Las medidas de la UE incluyen congelación de activos y prohibición de poner fondos a disposición de Meroe Gold y sus directivos, reconociendo explícitamente que su actividad minera “amenaza la paz, la seguridad y la estabilidad de Sudán”. Sin embargo, estas sanciones no alcanzan todavía a las grandes refinerías, hubs comerciales y marcas que han absorbido durante años oro de alto riesgo, lo que deja intacto buena parte del entramado que hace rentable el saqueo.

El “norte global” frente al espejo

Hablar del “norte global” en el caso de Sudán no es un recurso retórico vacío. Es describir una arquitectura económica en la que:

  • Las guerras y la debilidad institucional convierten el oro en una fuente de financiación para milicias, ejércitos y regímenes, con un coste humano devastador para la población local. 
  • Emiratos funciona como nodo de concentración y transformación del metal, aprovechando la falta de controles rigurosos sobre el origen y la debida diligencia. 
  • Refinerías suizas, traders europeos y estadounidenses, y grandes marcas globales integran ese oro en cadenas de valor que gozan de buena reputación, mientras los riesgos se externalizan hacia Sudán. 

La paradoja es evidente: los mismos actores que impulsan estándares de “suministro responsable” o sancionan redes como Wagner no han estado dispuestos, hasta ahora, a ir mucho más allá de casos extremos, dejando intacta una economía del oro que sigue premiando la opacidad.

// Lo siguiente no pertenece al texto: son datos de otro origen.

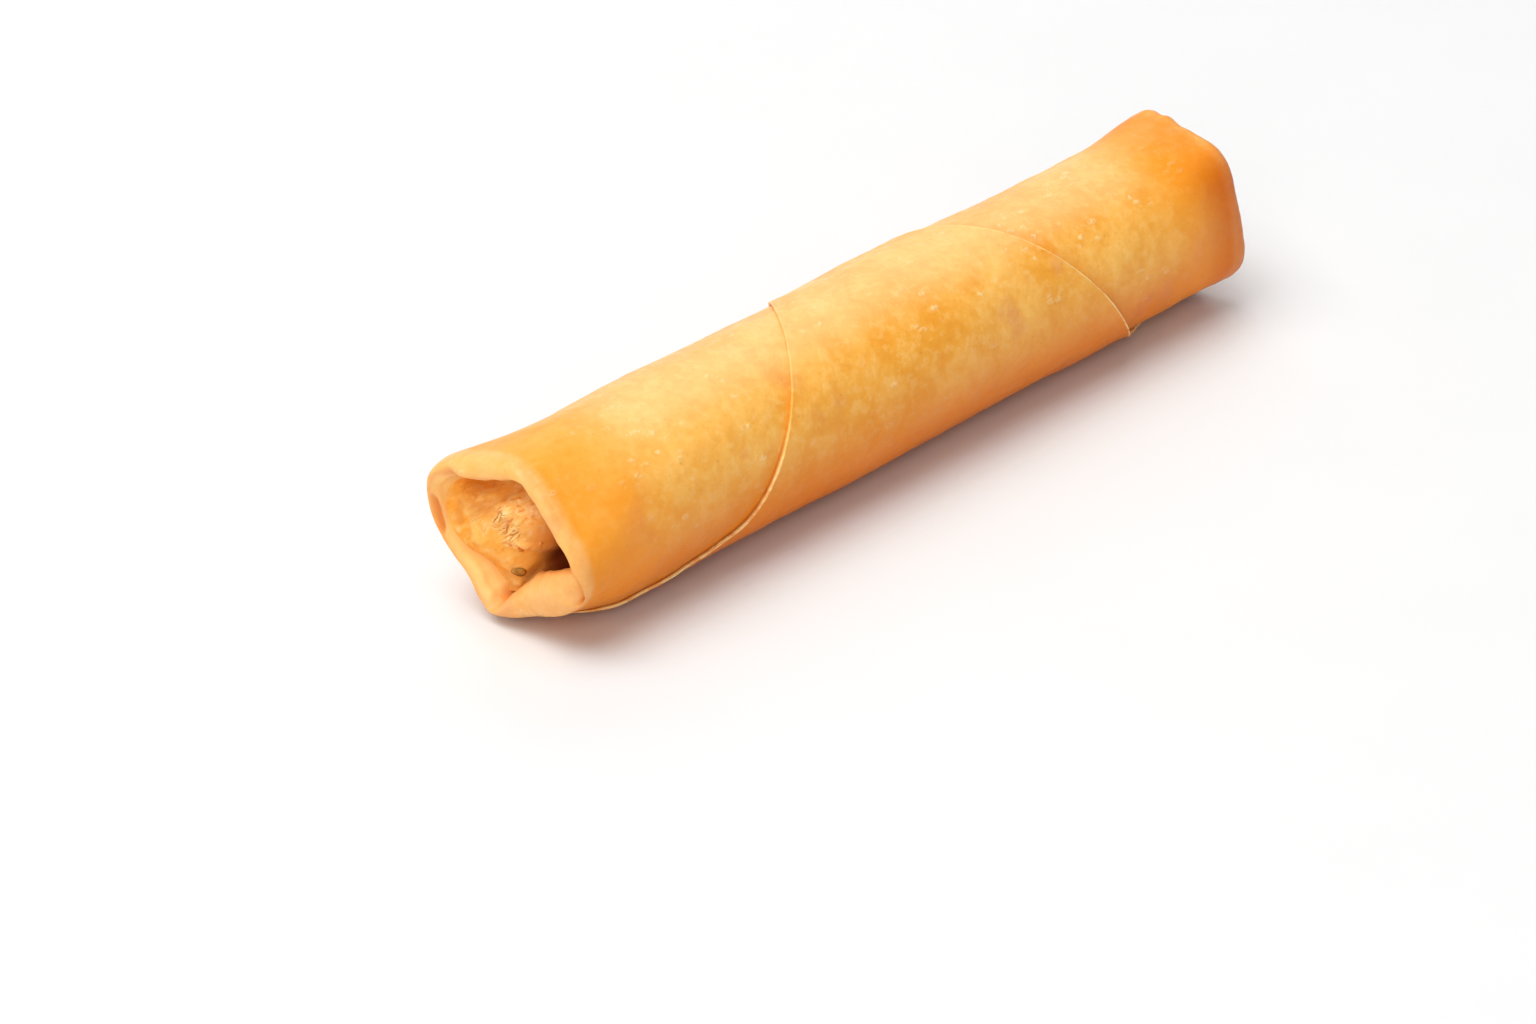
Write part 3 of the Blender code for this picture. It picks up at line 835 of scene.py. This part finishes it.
def shreds(end, points):
    """Height of the shredded surface above the filling's even end."""
    right, up = -points[:, 1], points[:, 2]
    lumps = grain(points, 0.0036, 11 + end, 2) * 0.00036 + grain(points, 0.0014, 21 + end) * 0.00008
    lay = math.radians(FRONT_LAY if end < 0 else BACK_LAY)
    along = points @ np.array((0.0, -math.cos(lay), math.sin(lay)))
    across = points @ np.array((0.0, math.sin(lay), math.cos(lay)))
    bent = across + 0.0006 * grain(points, 0.0040, 31 + end)
    combed = np.stack([along / 0.0040, bent / 0.00075, points[:, 0] * 0.0], axis=1)
    ridged = 1.0 - 2.0 * np.abs(grain(combed, 1.0, 41 + end))
    return lumps + RIDGE_HEIGHT * ridged * hump(right, up, TORN_MIDDLE, TORN_SIZE, TORN_SLOPE)


def round_bit():
    """Points and faces of a small round lump of radius 1."""
    shape = bmesh.new()
    bmesh.ops.create_icosphere(shape, subdivisions=2, radius=1.0)
    points = np.array([vertex.co[:] for vertex in shape.verts])
    faces = [tuple(vertex.index for vertex in face.verts) for face in shape.faces]
    shape.free()
    return points, faces


def turned_axes(chance):
    """Three square axes turned any way."""
    return np.linalg.qr(chance.normal(size=(3, 3)))[0]


def add_bits(end, count, chance, parts):
    """Lumps of mince and chopped vegetables, half sunk in the filling's end."""
    template, faces = round_bit()
    for number in range(count):
        away = BIT_REACH * math.sqrt(chance.random())
        angle = 2.0 * math.pi * chance.random()
        centre = np.array([[0.0, away * math.sin(angle), away * math.cos(angle)]])
        size = chance.uniform(*BIT_SIZES)
        stretch = np.array((chance.uniform(0.8, 1.7), chance.uniform(0.5, 0.9), 0.8))
        depth = recess(end, centre)[0] - shreds(end, centre)[0] + 0.55 * size
        centre[0, 0] = end * (LENGTH / 2 - depth)
        lump = template * (1.0 + 0.35 * grain(template + 9.0 * number, 0.9, 5)[:, None])
        shape = (lump * stretch * size) @ turned_axes(chance)
        parts.append((shape + centre, faces, 0.5 + 0.45 * chance.random()))


def strand_path(end, chance):
    """A fibre's middle line over the filling's end, its slope and its thickness."""
    turned = math.radians(TORN_SLOPE)
    along, across = chance.normal(0.0, 0.6, 2) * TORN_SIZE
    middle_right = TORN_MIDDLE[0] + along * math.cos(turned) - across * math.sin(turned)
    middle_up = TORN_MIDDLE[1] + along * math.sin(turned) + across * math.cos(turned)
    lay = math.radians(chance.normal(FRONT_LAY if end < 0 else BACK_LAY, LAY_SPREAD))
    length, thick = chance.uniform(*STRAND_LENGTHS), chance.uniform(*STRAND_RADII)
    share = np.linspace(-1.0, 1.0, STRAND_STEPS)
    bow = chance.normal(0.0, 0.0005) * (1.0 - share ** 2)
    right = middle_right + math.cos(lay) * length / 2 * share - math.sin(lay) * bow
    up = middle_up + math.sin(lay) * length / 2 * share + math.cos(lay) * bow
    path = np.stack([right * 0.0, -right, up], axis=1)
    depth = recess(end, path) - shreds(end, path) + 0.10 * thick
    depth += chance.uniform(0.0, 0.0003) * np.abs(share) ** 3
    path[:, 0] = end * (LENGTH / 2 - depth)
    return path, share, lay, thick


def add_strands(end, count, chance, parts):
    """Shredded fibres that lie across the filling's end, those that stay inside the mouth."""
    round_angles = 2.0 * math.pi * np.arange(STRAND_SIDES) / STRAND_SIDES
    for number in range(count):
        path, share, lay, thick = strand_path(end, chance)
        kind = chance.random() * 0.4
        angle = np.degrees(np.arctan2(-path[:, 1], path[:, 2]))
        mouth = closed_curve(FRONT_MOUTH if end < 0 else BACK_MOUTH, angle)
        if np.any(np.hypot(path[:, 1], path[:, 2]) > mouth - STRAND_MARGIN):
            continue
        radius = thick * np.sqrt(np.maximum(1.0 - np.abs(share) ** 4, 0.02))
        radius = radius * (1.0 + 0.25 * np.sin(share * 9.0 + number))
        side = np.array((0.0, math.sin(lay), math.cos(lay)))
        out = np.array((float(end), 0.0, 0.0))
        spread = np.cos(round_angles)[:, None] * side + 0.6 * np.sin(round_angles)[:, None] * out
        tube = (path[:, None, :] + radius[:, None, None] * spread[None]).reshape(-1, 3)
        parts.append((tube, loft(STRAND_SIDES, STRAND_STEPS, False), kind))


def add_leaf(parts):
    """A dark scrap of leaf, low in the front end."""
    template, faces = round_bit()
    shape = template * (1.0 + 0.30 * grain(template + 3.0, 0.8, 5)[:, None])
    lump = shape * np.array((0.0, LEAF_SIZE[0], LEAF_SIZE[1]))
    slope = math.radians(LEAF_SLOPE)
    right = LEAF_MIDDLE[0] + lump[:, 1] * math.cos(slope) - lump[:, 2] * math.sin(slope)
    up = LEAF_MIDDLE[1] + lump[:, 1] * math.sin(slope) + lump[:, 2] * math.cos(slope)
    lump[:, 1], lump[:, 2] = -right, up
    depth = recess(-1, lump) - shreds(-1, lump) + LEAF_THICK * (shape[:, 0] - 0.3)
    lump[:, 0] = depth - LENGTH / 2
    parts.append((lump, [face[::-1] for face in faces], 0.98))


def filling_end(end, degrees, turn):
    """Rings of an end of the filling, from beside the wrapper to near its middle."""
    width = rim_width(end, degrees)
    mouth = outer_radius(end * LENGTH / 2, degrees, turn) - width
    behind_lip = RIM_LEAN * width + 2.0 * RIM_DEPTH + 2.0 * GAP
    funnel = far_wall(end, degrees)
    edge = throat_radius(end, degrees, turn) - 2.0 * GAP
    edge += (mouth - GAP - edge) * funnel
    inside_mouth = np.minimum(mouth - 1.5 * GAP, edge - GAP)
    inside_mouth += (mouth + CREEP - inside_mouth) * funnel
    rings = []
    for share in np.linspace(1.0, 0.01, FILLING_END_STEPS):
        ring = place(end * LENGTH / 2, degrees, inside_mouth * share)
        depth = recess(end, ring)
        under = smooth_step((share - 0.74) / 0.22) * (1.0 - funnel)
        depth += under * np.maximum(behind_lip - depth, 0.0)
        depth -= shreds(end, ring) * (1.0 - smooth_step((share - 0.9) / 0.1))
        depth -= MENISCUS * smooth_step((share - 0.84) / 0.16) * funnel
        depth = np.maximum(depth, SHALLOWEST)
        ring[:, 0] = end * (LENGTH / 2 - depth)
        rings.append(ring)
    skirt = LENGTH / 2 - end * rings[0][:, 0] + GAP
    skirt = np.maximum(skirt, behind_lip + GAP)
    rings.insert(0, place(end * (LENGTH / 2 - skirt), degrees, edge))
    return rings


def joined(parts):
    """Points and faces of all the parts as one, and the kind of each point."""
    points, faces, kinds = [], [], []
    count = 0
    for shape, sides, kind in parts:
        points.append(shape)
        faces += [tuple(index + count for index in face) for face in sides]
        kinds.append(np.full(len(shape), kind))
        count += len(shape)
    return np.concatenate(points), faces, np.concatenate(kinds)


def make_filling(shift):
    """The filling, moved with the wrapper into the row's frame."""
    start = edge_turn(-LENGTH / 2) + CORNER_ANGLE
    degrees = start + 360.0 * np.arange(FILLING_RING) / FILLING_RING
    turn = degrees - CORNER_ANGLE
    half = LENGTH / 2 - 0.75 * END_BLEND
    sides = [place(x, degrees, inner_radius(x, degrees) - 2.0 * GAP)
             for x in np.linspace(-half, half, 10)]
    rings = filling_end(-1, degrees, turn)[::-1] + sides + filling_end(1, degrees, turn)
    parts = [(np.concatenate(rings), loft(FILLING_RING, len(rings), False), 0.5)]
    chance = np.random.default_rng(7)
    for end in (-1, 1):
        add_bits(end, BITS, chance, parts)
        add_strands(end, STRANDS, chance, parts)
    add_leaf(parts)

    points, faces, kinds = joined(parts)
    piece = add_mesh("minced_filling", points + shift, faces, minced_filling())
    add_measure(piece, "kind", kinds)
    depth = (LENGTH / 2 - np.abs(points[:, 0])) * 1000.0
    # Painted shade deeper in the mouth; it also makes the filling rougher and less glossy there
    add_measure(piece, "depth", smooth_step((depth - 2.4) / 3.0))
    right, up = -points[:, 1], points[:, 2]
    # Patches of painted shade
    shade = sum(share * hump(right, up, middle, size, turned) for middle, size, turned, share in SHADES)
    add_measure(piece, "shade", np.minimum(shade, 1.0))
    front = points[:, 0] < 0.0
    # A ruddier mound, and painted shade in the groove across the front end
    ruddy_and_groove_shade = hump(right, up, *MOUNDS[0][:3]) + hump(right, up, GROOVE_MIDDLE, GROOVE_SHADE_SIZE, FRONT_LAY)
    pale = hump(right, up, *MOUNDS[1][:3]) + 0.7 * hump(right, up, *MOUNDS[2][:3])
    add_measure(piece, "ruddy_and_groove_shade", np.minimum(ruddy_and_groove_shade, 1.0) * front)
    add_measure(piece, "pale", np.minimum(pale, 1.0) * front)
    return piece


# ---------------------------------------------------------------- stage

def add_area_light(name, place_at, aim, power, size):
    """A soft white lamp that shines from one place towards another."""
    lamp = bpy.data.lights.new(name, "AREA")
    lamp.shape = "RECTANGLE"
    lamp.size, lamp.size_y = size
    lamp.energy = power
    light = bpy.data.objects.new(name, lamp)
    light.location = place_at
    light.rotation_mode = "QUATERNION"
    light.rotation_quaternion = (Vector(aim) - Vector(place_at)).to_track_quat("-Z", "Y")
    bpy.context.scene.collection.objects.link(light)


def add_floor():
    """A pale floor that sweeps up far behind the roll on every side."""
    floor_finish = Finish("pale_floor")
    speck = floor_finish.noise(40.0, 2.0, 0.5)
    floor_finish.put(Base_Color=floor_finish.mix(speck, (224, 224, 224), (227, 227, 227)),
                     Roughness=0.6)
    turns = np.linspace(0.0, math.pi / 2, COVE_STEPS)
    away = np.concatenate([FLOOR_RADIUS + COVE_RADIUS * np.sin(turns), [FLOOR_RADIUS + COVE_RADIUS]])
    height = np.concatenate([COVE_RADIUS * (1.0 - np.cos(turns)), [COVE_HEIGHT]])
    around = 2.0 * np.pi * np.arange(FLOOR_SIDES) / FLOOR_SIDES
    rings = [np.stack([r * np.cos(around), r * np.sin(around), np.full(FLOOR_SIDES, h)], axis=1)
             for r, h in zip(away, height)]
    points = np.concatenate(rings) - np.array((0.0, 0.0, 0.00002))
    faces = loft(FLOOR_SIDES, len(rings), False)[:-1]
    floor = add_mesh("floor", points, [face[::-1] for face in faces], floor_finish.material)


def add_camera(axis_centre):
    """A long lens that looks down on the front end and the near side."""
    around, rise = math.radians(-CAMERA_FROM_FRONT), math.radians(CAMERA_RISE)
    back = Vector((math.sin(around) * math.cos(rise), -math.cos(around) * math.cos(rise),
                   math.sin(rise)))
    right = Vector((math.cos(around), math.sin(around), 0.0))
    up = back.cross(right)
    lens = bpy.data.cameras.new("view")
    lens.lens = CAMERA_LENS
    lens.sensor_width = 36.0
    lens.clip_start, lens.clip_end = 0.01, 20.0
    camera = bpy.data.objects.new("view", lens)
    camera.location = (Vector(axis_centre) + back * CAMERA_AWAY
                       - right * CAMERA_SHIFT_RIGHT - up * CAMERA_SHIFT_UP)
    camera.rotation_mode = "QUATERNION"
    camera.rotation_quaternion = (-back).to_track_quat("-Z", "Y")
    bpy.context.scene.collection.objects.link(camera)
    bpy.context.scene.camera = camera


def add_lights():
    """An even pale sky, a large lamp overhead, and two weaker ones from the front and behind."""
    world = bpy.data.worlds.new("studio")
    world.use_nodes = True
    sky = world.node_tree.nodes["Background"]
    sky.inputs["Color"].default_value = (1.0, 1.0, 1.0, 1.0)
    sky.inputs["Strength"].default_value = 0.25
    bpy.context.scene.world = world
    add_area_light("overhead", (-0.36, 0.20, 1.30), (0.0, 0.0, 0.0), 21.0, (1.2, 1.2))
    add_area_light("front", (-1.20, -0.90, 0.90), (0.0, 0.0, 0.01), 8.0, (1.0, 1.0))
    add_area_light("behind", (0.80, 1.00, 0.90), (0.0, 0.0, 0.01), 4.0, (1.2, 0.8))


wrapper, row_shift = make_wrapper()
filling = make_filling(row_shift)
for piece, node in ((wrapper, "wrapper"), (filling, "filling")):
    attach(piece, "root")
    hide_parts(node)

add_floor()
add_lights()
add_camera(row_shift)
bpy.context.scene.view_settings.view_transform = "Standard"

La guerra de Sudán muestra que, mientras el metal mantenga su valor refugio y su centralidad en el sistema financiero, el incentivo para mirar hacia otro lado será muy fuerte.

Plantear esta realidad no implica caer en un cinismo paralizante, pero sí obligar a formular la pregunta incómoda: ¿cuánta violencia y cuánta impunidad estamos dispuestos a aceptar para que el oro llegue limpio a nuestros mercados? En la respuesta a esa pregunta se juega buena parte de la honestidad del discurso del “norte global” cuando habla de paz, derechos humanos y orden internacional.